The conversation between Jones and the secretary is quiet. Jones sounds tired, and the woman speaks gently in a tone that’s almost intimate. There is a sense of trust between the two, and they exchange ideas with sincerity and openness that Jones seemed to lack in his conversation with Maher.
They talk about people in Temple leadership who do “strategy work” on their own. The practice needs to stop, Jones says. They need to confer with others. They all need to, he adds, and he includes himself in that number. “I wouldn’t trust my judgment far as I could throw it. And I’m the leader, and I’ve made a lot of good decisions.” He concludes the thought by asking the secretary to come up with a policy statement on the issue.

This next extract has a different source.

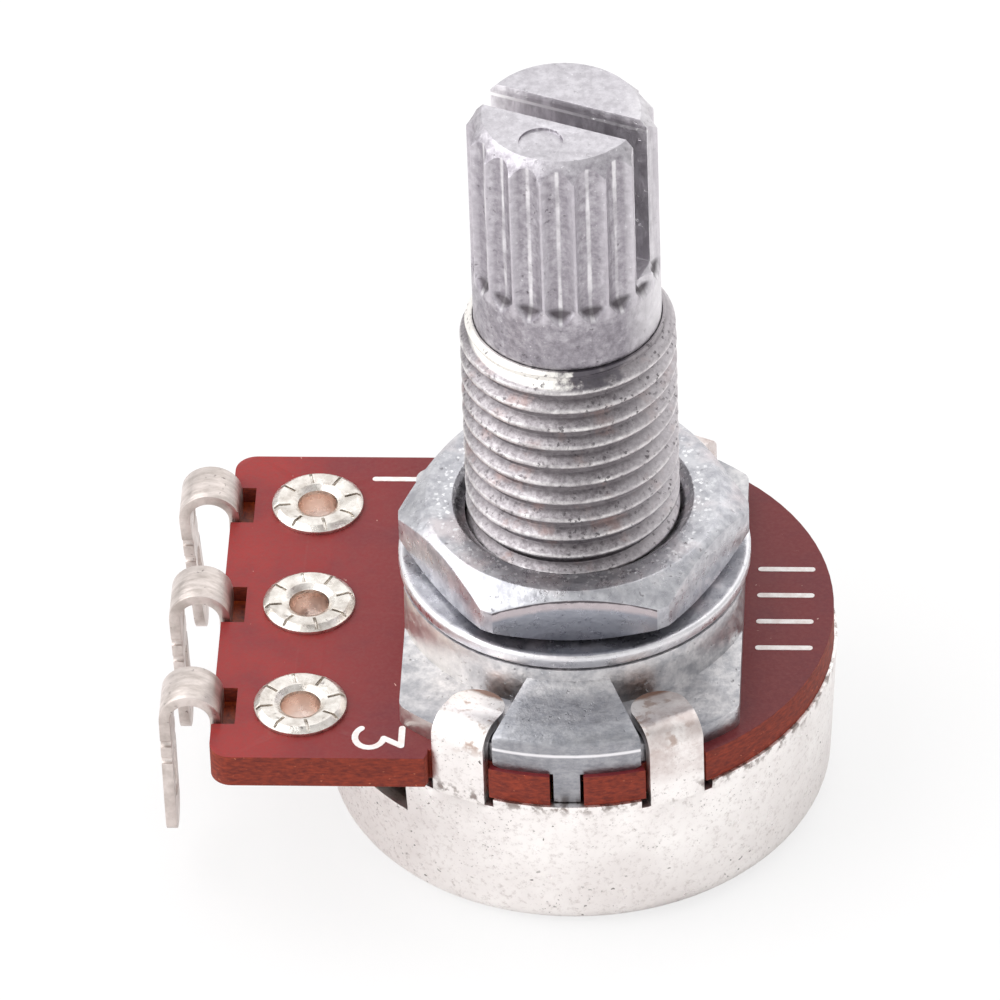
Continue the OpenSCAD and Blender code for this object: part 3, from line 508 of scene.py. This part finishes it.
def plated_steel():
    """Bright plate with handling marks, for the nut and the washer, with painted shade on its front faces
    and under the nut, and a painted highlight on the washer's rim.
    """
    look = Look("plated_steel", linear(182, 183, 188), 1.0, 0.3)
    height = look.axis("Z")
    tone = satin_metal(look, (206, 206, 210), (170, 170, 176), 2.0, 0.3)
    tone = look.over(tone, look.remap(look.noise(0.5, detail=3), 0.5, 0.66, 0, 0.35), (214, 194, 194))
    # Painted shade: faces that look to the front painted darker and bluer.
    front = look.remap(look.facing("Y"), -0.86, -0.96)
    tone = look.over(tone, look.times(front, 0.8), (138, 141, 152))

    washer = look.remap(height, WASHER_Z + 0.015, WASHER_Z + 0.005)
    out = look.ragged(look.radius(), 0.06, 3)
    # Painted shadow: the washer's top darker in front, under the nut.
    nut_shadow = look.times(washer, look.remap(out, WASHER_R - 0.13, WASHER_R - 0.23),
                       look.remap(look.axis("Y"), *WASHER_SHADE_Y), 0.6)
    tone = look.over(tone, nut_shadow, (92, 91, 99))
    # Painted highlight: a near white line round the washer's rim.
    rim = look.times(washer, look.remap(out, WASHER_R - 0.2, WASHER_R - 0.1), 0.5)
    tone = look.over(tone, rim, (252, 250, 252))
    flecks = look.times(look.dots(5, 0.36, wobble=0.8), look.remap(look.radius(), *NUT_FLECK_R, 0, 0.75))
    tone = look.over(tone, flecks, (250, 250, 252))

    fall = look.math("SUBTRACT", look.radius(), NUT_R - NUT_CHAMFER_W)
    fall = look.times(fall, NUT_CHAMFER_H / NUT_CHAMFER_W)
    over = look.math("ADD", height, look.math("SUBTRACT", fall, NUT_Z))
    over = look.math("ADD", over, look.remap(look.noise(1.5), 0.3, 0.7, -0.04, 0.04))
    band = look.times(front, look.remap(over, -0.42, -0.28, 0, 0.75))
    tone = look.over(tone, band, (196, 184, 186))
    line = look.times(front, look.near(over, -0.03, 0.07, 0.03, 0.85))
    look.paint(look.over(tone, line, (52, 49, 54)))
    return look


def bright_metal(name, light, dark, roughness, stretch=(1, 1, 1)):
    """Tinned strip or eyelet: pale, with streaks along its stretch and a few dark marks."""
    look = Look(name, linear(*light), 1.0, roughness)
    streak = look.remap(look.noise(2.0, detail=6, roughness=0.65, stretch=stretch), 0.4, 0.66)
    tone = look.mix(streak, linear(*light), linear(*dark))
    mark = look.times(look.specks(3.0, 0.17, 0.8, wobble=0.9), 0.7)
    look.paint(look.over(tone, mark, (104, 94, 92)))
    look.rough(look.remap(look.noise(3, detail=4), 0.3, 0.7, roughness - 0.06, roughness + 0.14))
    look.relief(look.noise(4, detail=5, stretch=stretch), 0.02)
    return look


def eyelet_metal():
    """Bright eyelet, its barrel rosy with old flux."""
    look = bright_metal("eyelet_metal", (236, 231, 225), (196, 188, 180), 0.25)
    barrel = look.remap(look.axis("Z"), BOARD_Z + 0.02, BOARD_Z - 0.08, 0, 0.8)
    look.paint(look.over(look.tone(), barrel, (255, 232, 220)))
    return look


def tinned_strip():
    """Bright strip, painted dark brown as shade where it comes up through the board's notch."""
    look = bright_metal("tinned_strip", (216, 206, 201), (182, 172, 166), 0.34, (0.6, 1.8, 0.6))
    # Painted shade: the strip dark brown where it comes up through the board's notch.
    notch = look.times(look.remap(look.axis("X"), NOTCH_X - 0.15, NOTCH_X + 0.15),
                       look.remap(look.axis("Z"), RIM_Z + 0.4, RIM_Z + 0.1), 0.95)
    look.paint(look.over(look.tone(), notch, (96, 30, 16)))
    return look


def plain(name, color, metallic, roughness, speck):
    """Quiet finish for small or hidden pieces, still with a grain of its own."""
    look = Look(name, linear(*color), metallic, roughness)
    grain = look.noise(4, detail=4)
    look.paint(look.mix(look.remap(grain, 0.35, 0.65), linear(*color), linear(*speck)))
    look.relief(grain, 0.01)
    return look


def top_of(node):
    """Height of a node's top, in millimetres."""
    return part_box(node)[1].z / MM


def radii(node, above):
    """Distances from the shaft's axis of a node's points above a height, in millimetres."""
    points = [v.co for v in NODES[node].data.vertices if v.co.z > above * MM]
    return [math.hypot(p.x, p.y) / MM for p in points]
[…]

The conversation continues with administrative matters which are mostly out of context. The third conversation on the tape — a short call between Jones and an unidentified man — is similarly out of context, although Jones is critical of a hatchet job which a newspaper has done on Cecil Williams, a black Methodist minister and a strong political figure in San Francisco.
Date of transcription: 3/7/79
In connection with the Federal Bureau of Investigation’s investigation into the assassination of U.S. Congressman LEO J. RYAN at Port Kaituma, Guyana, South America, on November 18, 1978, a tape recording was obtained. This tape recording was located in Jonestown, Guyana, South America, and was turned over to U.S. Officials in Guyana and subsequently transported to the United States.
On March 2, 1979, Special Agent (name deleted) reviewed the tape numbered 1B47 #67. This tape was found to contain the following:
A telephone conversation between JIM JONES and JOHN (last name unknown) of Delancy Street. JOHN is explaining how Governor BROWN will be pressured into not extricating [extraditing] DENNIS BANKS. JOHN also explained the political tactics in the 5th Assembly District.
Differences with FBI Summary:
The summary is accurate and meets the FBI’s purposes.